• INFORMATION SHOWN
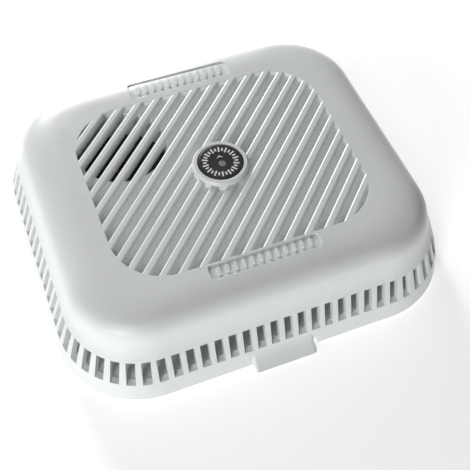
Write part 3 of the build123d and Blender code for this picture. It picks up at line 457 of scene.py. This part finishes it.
def bump(tree, shader, value, depth, strength=1.0, rounded=0.0):
    """Surface relief in metres, on top of edges that are rounded for shading."""
    node = tree.nodes.new("ShaderNodeBump")
    node.inputs["Distance"].default_value = depth
    node.inputs["Strength"].default_value = strength
    tree.links.new(value, node.inputs["Height"])
    if rounded:
        edge = tree.nodes.new("ShaderNodeBevel")
        edge.samples = 6
        edge.inputs["Radius"].default_value = rounded
        tree.links.new(edge.outputs["Normal"], node.inputs["Normal"])
    tree.links.new(node.outputs["Normal"], shader.inputs["Normal"])


def moulded(name, colour, roughness, rounded=0.0, grain=0.00002):
    """Moulded plastic: a slightly uneven tint, patchy sheen and a fine spark-eroded grain."""
    material, tree, shader, place = start_material(name)
    tint = spread(tree, noise(tree, place, 45), 0, 1)
    darker = tuple(value * 0.965 for value in colour)
    tree.links.new(blend(tree, tint, darker, colour), shader.inputs["Base Color"])
    sheen = noise(tree, place, 160)
    tree.links.new(spread(tree, sheen, roughness - 0.05, roughness + 0.05), shader.inputs["Roughness"])
    bump(tree, shader, noise(tree, place, 2600, 3), grain, 0.35, rounded)
    shader.inputs["Specular IOR Level"].default_value = 0.45
    return material


def metal(name, colour, roughness, stretch=(1, 1, 1), scale=900):
    """Plated or rolled metal with fine lines and small stains."""
    material, tree, shader, place = start_material(name)
    stain = spread(tree, noise(tree, place, 260), 0, 1)
    darker = tuple(value * 0.72 for value in colour)
    tree.links.new(blend(tree, stain, darker, colour), shader.inputs["Base Color"])
    lines = noise(tree, place, scale, 6, stretch)
    tree.links.new(spread(tree, lines, roughness - 0.08, roughness + 0.12), shader.inputs["Roughness"])
    shader.inputs["Metallic"].default_value = 1.0
    bump(tree, shader, lines, 0.00001, 0.5)
    return material


def board(name, colour):
    """Solder mask over copper tracks, with bare tinned spots."""
    material, tree, shader, place = start_material(name)
    tracks = tree.nodes.new("ShaderNodeTexBrick")
    tracks.inputs["Scale"].default_value = 130
    tracks.inputs["Mortar Size"].default_value = 0.045
    tracks.inputs["Color1"].default_value = (0, 0, 0, 1)
    tracks.inputs["Color2"].default_value = (0, 0, 0, 1)
    tracks.inputs["Mortar"].default_value = (1, 1, 1, 1)
    tree.links.new(place, tracks.inputs["Vector"])
    lighter = tuple(min(1, value * 1.9 + 0.02) for value in colour)
    spots = tree.nodes.new("ShaderNodeTexVoronoi")
    spots.inputs["Scale"].default_value = 260
    tree.links.new(place, spots.inputs["Vector"])
    spot = spread(tree, spots.outputs["Distance"], 1, 0, 0.16, 0.2)
    masked = blend(tree, tracks.outputs["Color"], colour, lighter)
    tree.links.new(blend(tree, spot, masked, (0.7, 0.68, 0.6)), shader.inputs["Base Color"])
    tree.links.new(spread(tree, noise(tree, place, 400), 0.25, 0.4), shader.inputs["Roughness"])
    tree.links.new(spot, shader.inputs["Metallic"])
    bump(tree, shader, tracks.outputs["Color"], 0.00003, 0.6)
    return material


def jacket(name, colour):
    """Battery jacket: a dark sleeve with a copper-coloured collar at the terminal end."""
    material, tree, shader, place = start_material(name)
    split = tree.nodes.new("ShaderNodeSeparateXYZ")
    tree.links.new(place, split.inputs["Vector"])
    collar = spread(tree, split.outputs["Y"], 0, 1, 0.0095, 0.0097)
    foil = blend(tree, spread(tree, noise(tree, place, 220), 0, 1), colour, tuple(v * 1.5 for v in colour))
    tree.links.new(blend(tree, collar, foil, (0.62, 0.33, 0.16)), shader.inputs["Base Color"])
    tree.links.new(spread(tree, noise(tree, place, 600), 0.25, 0.4), shader.inputs["Roughness"])
    shader.inputs["Metallic"].default_value = 0.6
    bump(tree, shader, noise(tree, place, 500), 0.00002, 0.4)
    return material


def lens(name, colour, roughness=0.12):
    """Clear or tinted moulded lens with faint flow lines."""
    material, tree, shader, place = start_material(name)
    flow = spread(tree, noise(tree, place, 300, 3, (1, 1, 4)), 0, 1)
    tree.links.new(blend(tree, flow, tuple(v * 0.8 for v in colour), colour), shader.inputs["Base Color"])
    tree.links.new(spread(tree, flow, roughness, roughness + 0.08, 0, 1), shader.inputs["Roughness"])
    shader.inputs["Transmission Weight"].default_value = 0.35
    return material


def paper(name, colour):
    """Blank label stock with fibres."""
    material, tree, shader, place = start_material(name)
    fibre = spread(tree, noise(tree, place, 1400, 6, (1, 0.25, 1)), 0, 1)
    tree.links.new(blend(tree, fibre, tuple(v * 0.9 for v in colour), colour), shader.inputs["Base Color"])
    tree.links.new(spread(tree, fibre, 0.6, 0.75, 0, 1), shader.inputs["Roughness"])
    bump(tree, shader, fibre, 0.00001, 0.5)
    return material


MATERIALS = {
    "cover_white": lambda n, c: moulded(n, c, 0.33, rounded=0.00028),
    "base_white": lambda n, c: moulded(n, c, 0.5, rounded=0.0002),
    "button_black": lambda n, c: moulded(n, c, 0.36, rounded=0.0002),
    "mark_white": lambda n, c: moulded(n, c, 0.55),
    "component_black": lambda n, c: moulded(n, c, 0.55, grain=0.00003),
    "sensor_grey": lambda n, c: moulded(n, c, 0.5),
    "capacitor_sleeve": lambda n, c: moulded(n, c, 0.3),
    "ferrite_grey": lambda n, c: moulded(n, c, 0.7, grain=0.00006),
    "lead_red": lambda n, c: moulded(n, c, 0.4),
    "lead_black": lambda n, c: moulded(n, c, 0.4),
    "ceramic_white": lambda n, c: moulded(n, c, 0.3, grain=0.00001),
    "screw_steel": lambda n, c: metal(n, c, 0.32),
    "spring_steel": lambda n, c: metal(n, c, 0.28, (1, 1, 6)),
    "tinned_pin": lambda n, c: metal(n, c, 0.25),
    "brass": lambda n, c: metal(n, c, 0.3, (6, 1, 1)),
    "board_green": board,
    "battery_jacket": jacket,
    "pipe_clear": lens,
    "led_red": lens,
    "label_paper": paper,
}


def dress_nodes():
    """Every CAD node takes the material of its slot in the record."""
    colours = {entry["slot"]: tuple(entry["base_color"][:3]) for entry in frame["record"]["materials"]}
    made = {slot: MATERIALS[slot](slot, colour) for slot, colour in colours.items()}
    for part in frame["record"]["subparts"]:
        mesh = frame["nodes"][part["node"]].data
        mesh.materials.clear()
        mesh.materials.append(made[part["material_slot"]])
    return made


# ---------------------------------------------------------------- camera
CAMERA_PLACE = Vector((-0.068543, -0.175817, 0.258362))
CAMERA_AIM = Vector((-0.002064, -0.020508, 0.018))
CAMERA_ROLL = math.radians(2.138)
LENS_MM = 64.836
SENSOR_MM = 36.0


def add_camera():
    """Looks down at the alarm from its front left, as a product photograph does."""
    data = bpy.data.cameras.new("camera")
    data.lens = LENS_MM
    data.sensor_width = SENSOR_MM
    camera = bpy.data.objects.new("camera", data)
    bpy.context.scene.collection.objects.link(camera)
    view = (CAMERA_AIM - CAMERA_PLACE).normalized()
    level_right = view.cross(Vector((0, 0, 1))).normalized()
    level_up = level_right.cross(view)
    right = level_right * math.cos(CAMERA_ROLL) + level_up * math.sin(CAMERA_ROLL)
    up = right.cross(view)
    turn = Matrix((right, up, -view)).transposed().to_4x4()
    camera.matrix_world = Matrix.Translation(CAMERA_PLACE) @ turn
    bpy.context.scene.camera = camera


# ---------------------------------------------------------------- studio
AIM = Vector((0, 0, 0.02))
# name, place, size, energy
LIGHTS = (
    ("back", (0.0, 1.046, 0.34), 0.35, 13.0),
    ("front_left", (-0.74, -0.74, 0.34), 0.35, 5.4),
    ("left", (-1.046, 0.0, 0.34), 0.35, 1.3),
    ("high_left", (-0.55, -0.55, 0.778), 0.35, 2.2),
    ("high_right", (0.778, 0.0, 0.778), 0.35, 0.8),
)
WORLD_STRENGTH = 0.02
FLOOR_TONE = 0.9
FLOOR_GLOW = 0.52


def add_lights():
    """Area lamps that all face the alarm, and a faint even sky."""
    for name, place, size, energy in LIGHTS:
        data = bpy.data.lights.new(name, "AREA")
        data.energy = energy
        data.size = size
        lamp = bpy.data.objects.new(name, data)
        lamp.location = place
        lamp.rotation_euler = (AIM - Vector(place)).to_track_quat("-Z", "Y").to_euler()
        bpy.context.scene.collection.objects.link(lamp)
    world = bpy.data.worlds.new("studio")
    world.use_nodes = True
    world.node_tree.nodes["Background"].inputs["Color"].default_value = (1, 1, 1, 1)
    world.node_tree.nodes["Background"].inputs["Strength"].default_value = WORLD_STRENGTH
    bpy.context.scene.world = world


def add_floor():
    """A plain white floor that glows a little, as a light table does."""
    corners = [(x * FLOOR_HALF, y * FLOOR_HALF, 0) for x, y in ((-1, -1), (1, -1), (1, 1), (-1, 1))]
    floor = build_object("floor", corners, [(0, 1, 2, 3)])
    material, tree, shader, place = start_material("floor_white")
    tone = (FLOOR_TONE, FLOOR_TONE, FLOOR_TONE)
    shade = spread(tree, noise(tree, place, 3), 0, 1)
    tree.links.new(blend(tree, shade, tuple(v * 0.995 for v in tone), tone), shader.inputs["Base Color"])
    shader.inputs["Roughness"].default_value = 0.9
    shader.inputs["Emission Color"].default_value = (*tone, 1)
    shader.inputs["Emission Strength"].default_value = FLOOR_GLOW
    floor.data.materials.append(material)


made = dress_nodes()
cover = build_cover()
cover.data.materials.clear()
cover.data.materials.append(made["cover_white"])
add_camera()
add_floor()
add_lights()
bpy.context.scene.view_settings.view_transform = "Standard"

• WORK TO DO
Looking at the listing above, how many of its lines contain the string "scene"? Give the number alone.

• OUTPUT BELOW
6